北赤道縞(NEB)の拡幅現象は、相変わらずII=255°にあるWSZが行く手を遮って前方に広が ることができません。3月に後端部が40°ほど明化してしまったのに続き、4月は拡幅域中 央にあたるII=330°前後のNEB北部も明るくなり始めました。このまま中途半端に拡幅が 終わってしまう可能性が高くなってきました。

長命な白斑WSZの周囲でも拡幅領域は少し衰えて明るくなり、WSZは再び明るい北熱帯 (NTrZ)に露出した白斑として見えるようになっています。昨年11月にWSZが拡幅領域に取 り囲まれてNEB北部に埋もれた白斑に変わった際には、それと同時に前進速度が遅くなり 注目されましたが、今回はそれとは逆にWSZが加速する兆候が見られます。大変興味深い 変化なので、今後の動きに注目しましょう。

南南温帯縞(SSTB)は、大きく二条に分離しています。内部にはA0からA8までの9個の高気 圧的白斑(AWO)があり、II=105°にあるA1が最も大きく明るく見えます。

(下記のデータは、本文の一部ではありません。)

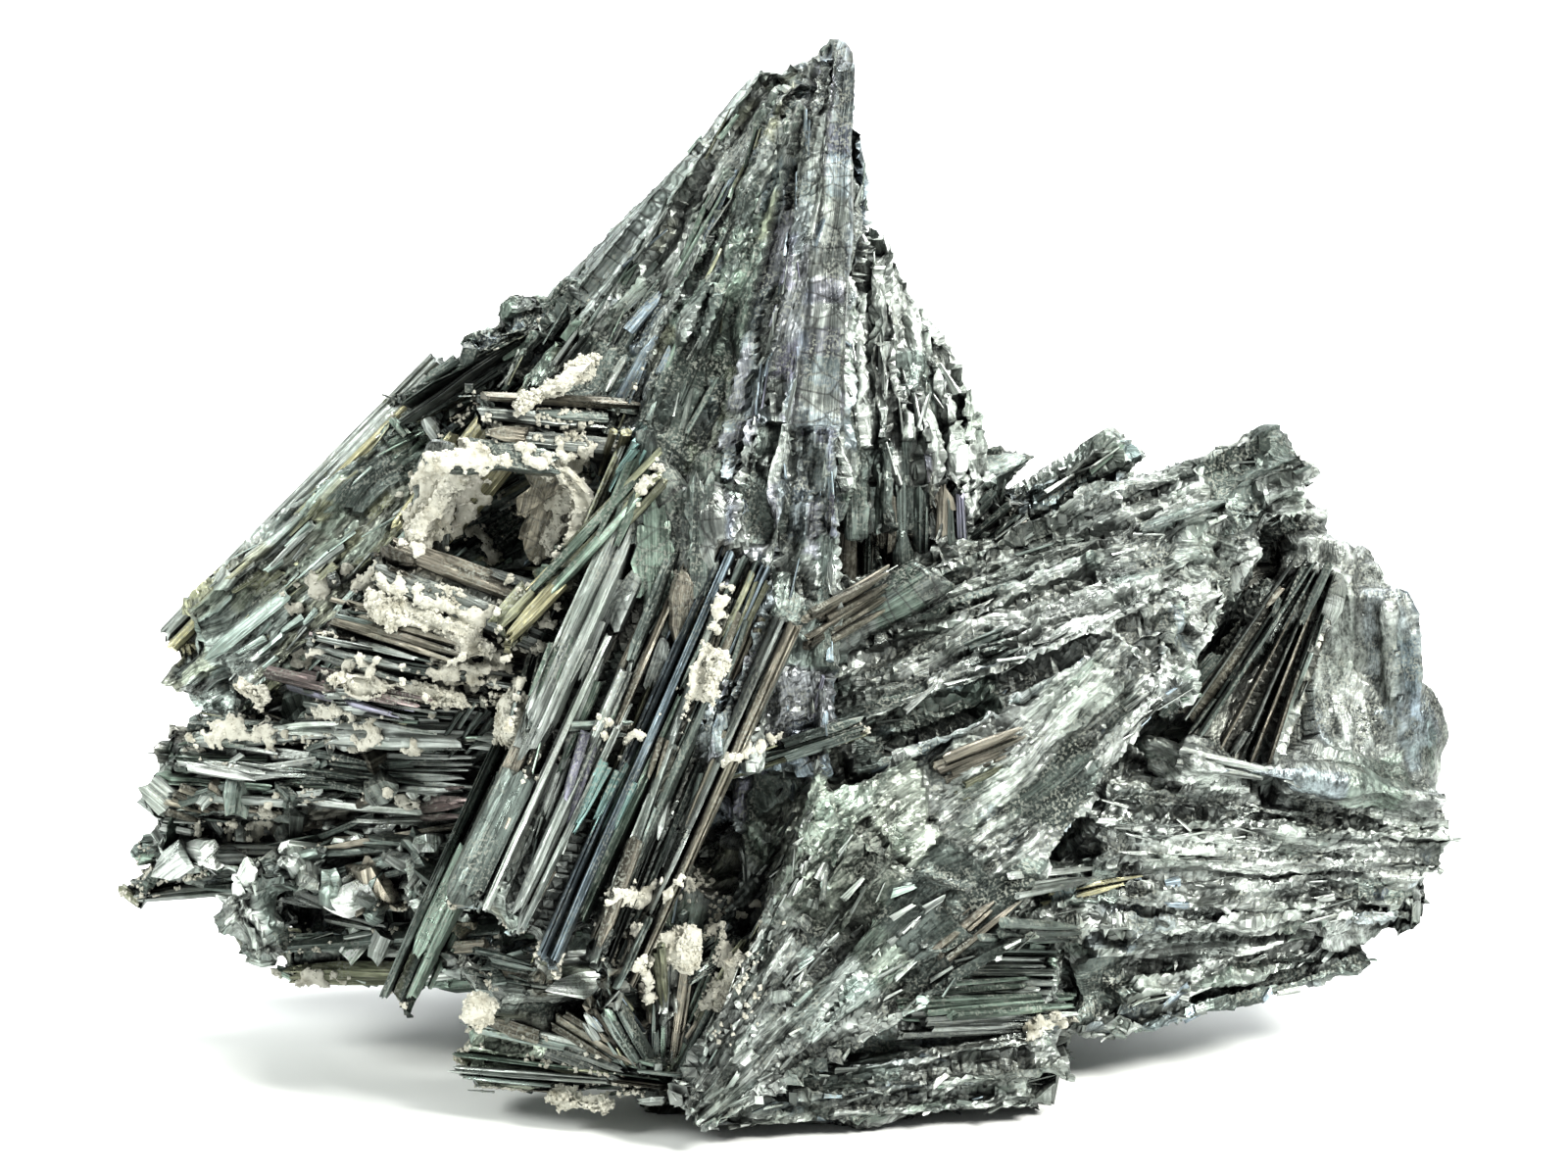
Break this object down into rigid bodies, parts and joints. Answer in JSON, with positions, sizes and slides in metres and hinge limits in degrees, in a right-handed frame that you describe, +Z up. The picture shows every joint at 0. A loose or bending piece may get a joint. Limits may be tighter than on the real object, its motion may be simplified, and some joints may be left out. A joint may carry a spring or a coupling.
{
  "type": "stibnite crystal cluster",
  "caption": "Natural cluster of metallic bladed stibnite crystals in fans and sheaves around a tall spire, with pale druse crusts, resting on a flat broken base.",
  "frame": {"origin": "middle of the bounding box, on the flat base", "axes": "+X to the right as seen from the front, +Y to the back, +Z up"},
  "size_m": [0.1394, 0.0671, 0.1051],
  "materials": {
    "stibnite": "bright metallic blades with grey, blue and olive tarnish",
    "druse": "sugary white crystal crust"
  },
  "bodies": {
    "root": {"stibnite_cluster": "stibnite", "crust_pocket": "druse", "crust_lintel": "druse", "crust_sill": "druse", "crust_fan": "druse", "crust_knot": "druse", "crust_left": "druse", "crust_front_seam": "druse", "crust_foot": "druse", "crust_foot_right": "druse", "crust_stub": "druse", "crust_sole": "druse"}
  },
  "joints": []
}
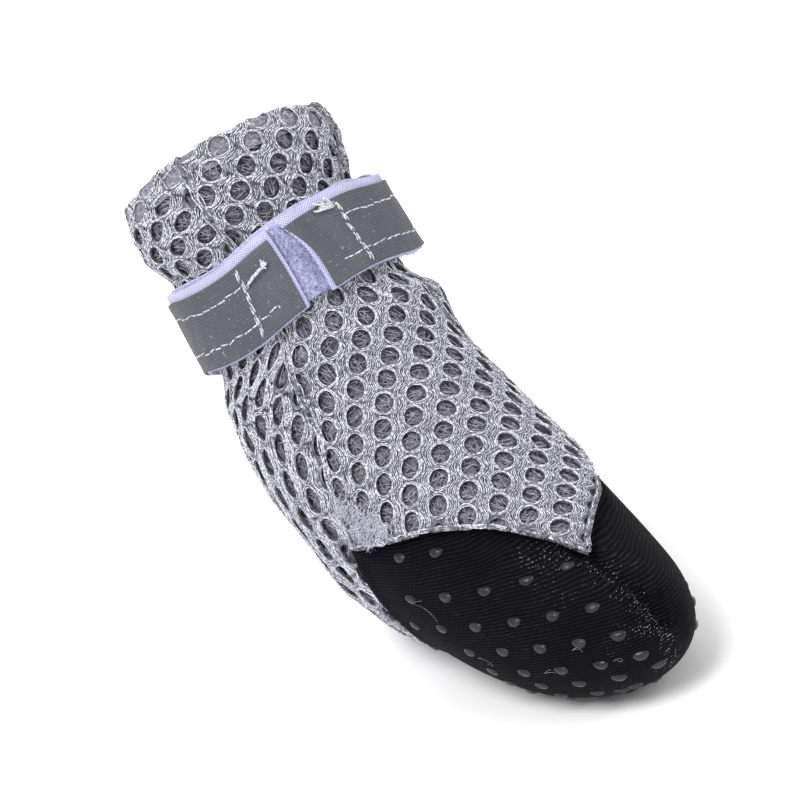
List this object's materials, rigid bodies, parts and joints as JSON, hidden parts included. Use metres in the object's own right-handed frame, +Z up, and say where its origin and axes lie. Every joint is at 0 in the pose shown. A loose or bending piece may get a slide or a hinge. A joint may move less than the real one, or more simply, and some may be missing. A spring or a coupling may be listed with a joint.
{
  "type": "dog boot",
  "caption": "Soft sock-like dog boot: hollow mesh upper with a pointed instep panel, knitted anti-slip sole pouch and a hook-and-loop ankle strap with reflective tabs",
  "frame": {"origin": "under the middle of the boot's box, on the plane that the sole stands on", "axes": "+Z up, the toe points along -Y, the boot's own right side is -X, and the boot is near symmetric about the plane X = 0"},
  "size_m": [0.0542, 0.1262, 0.1164],
  "materials": {
    "air_mesh": "silver-grey polyester air mesh with large round holes",
    "grip_knit": "black ribbed knit with glossy dark grey silicone grip dots",
    "loop_webbing": "pale lavender brushed loop webbing",
    "hook_webbing": "pale lavender hook webbing",
    "reflective_tape": "grey reflective tape with fine lengthwise ribs"
  },
  "bodies": {
    "root": {"upper": "air_mesh", "sole": "grip_knit", "strap_loop_band": "loop_webbing", "strap_tab_right": "hook_webbing", "strap_tab_left": "hook_webbing", "reflective_tape_right": "reflective_tape", "reflective_tape_left": "reflective_tape"}
  },
  "joints": []
}
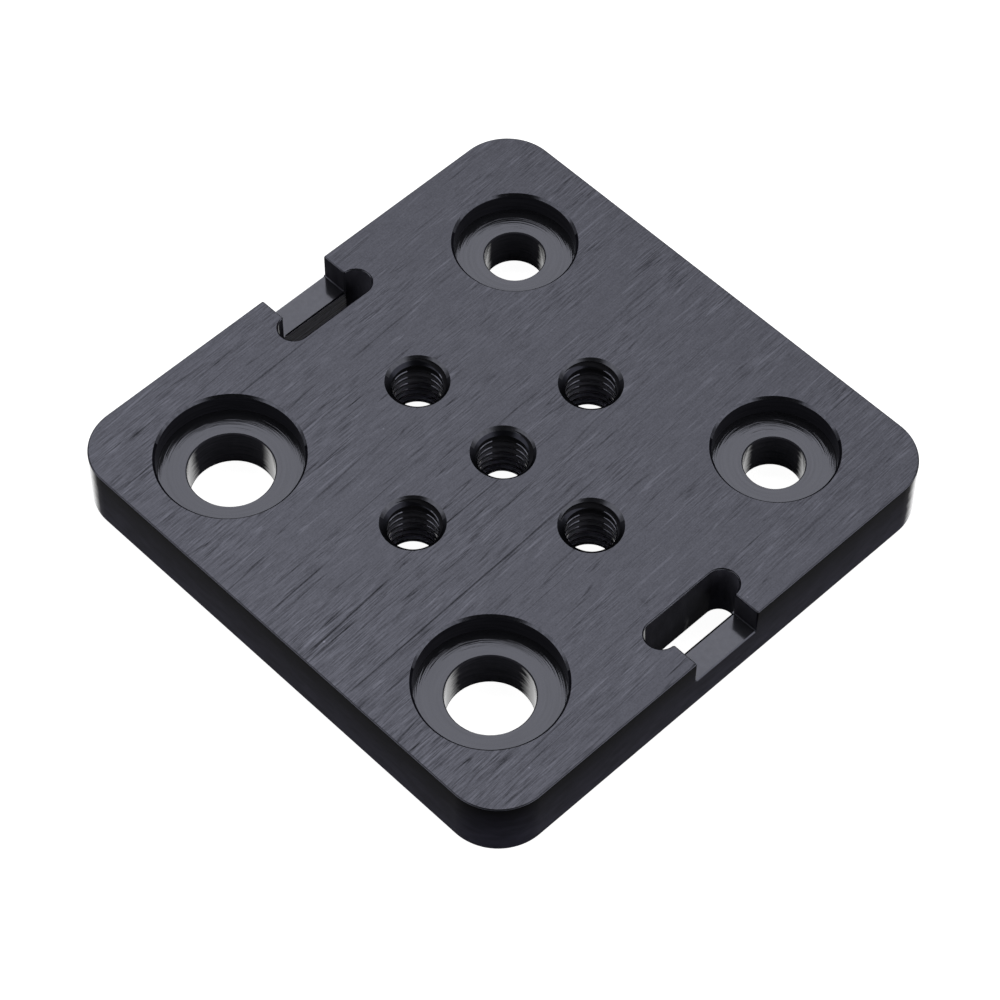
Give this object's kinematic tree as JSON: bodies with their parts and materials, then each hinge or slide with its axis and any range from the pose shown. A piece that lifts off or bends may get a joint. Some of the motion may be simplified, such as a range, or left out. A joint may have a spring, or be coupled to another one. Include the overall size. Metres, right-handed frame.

どの白斑も1日当 たり-0.9°という比較的速いスピードで前進していますが、A6がそれよりも少し遅いため 後続の白斑が追いついてしまい、A6からA1までの5個が約20°の間隔で並んでいます。そ の後方に少し遅れてA2〜A4が続きますが、A5は60°ほど離れてII=230°にあります。

[図2] 4月の木星面展開図
撮像・作成:永長英夫氏(兵庫県、30cm)、模様の名称は筆者による。

火星

このひと月間に、火星の視直径は大きくなり16秒を越えるようになりました。気流さえ良 ければ、かなり細かな部分まで見ることができ、観望していても楽しい状況になりました。 それにつれ観測数も激増してきました。

今の火星観測の一つの焦点は、南極地方の変化にあります。次第に濃さを増す南極フード は一番濃さの強い時期にさしかかってきました。一見すると南極冠かと思われるくらい白 く明るく見えます。特にHellasが見える位置ではHellasの盆地一面に広がった(明るさに むらがあります)雲と一緒になって見事です(図3)。

[図3] 極冠のような南極フード
撮像:佐々木一男氏(宮城県、28cm)

これから南極冠の形成に向かって、南極付近の雲は活動的になります。この雲は極を覆う フードのような姿をしているため南極フードと呼ばれています。画像ではIRで撮影すると ほとんど写りません。しかし、5月1日になって、IRでも白い模様がHellasの南側に記録さ れました(図4)。淡い雲なら写りませんからよほど濃いものか、大地に降り積もったもの かどちらかではないかと思われます。その後もNoachisの南側に現れたり見えなくなった りしていますが、現段階でははっきりしません。

撮像される場合は、淡い雲の下が記録できるIRが重要な手段となります。また、画像処理 をするときには青画像を控えめにしていただけると様子がよくわかりますので、気を付け てください。

低緯度地方を全周に取り巻いていた氷晶雲はかなり淡くなり、ほとんど見えなくなってき ています。

[図4] Hellas南部の白い斑点
赤外光(IR)による画像。撮像:堀内直氏(京都府、30cm)

土星

土星面では中緯度に紫色の目立つベルトが見られます。これは北温帯縞(NTB)が二条に分 かれ、北組織が濃化したものです。薄青色の南組織とは大きく開いているので、別々のベ ルトとするべきかもしれませんが、当面はNTBの南北組織と扱うことにします。

NTB南組織(NTBs)では、III=70°に大きな白斑が捉えられています。また、薄茶色の北赤 道縞(NEB)にも複数の白斑が存在しています。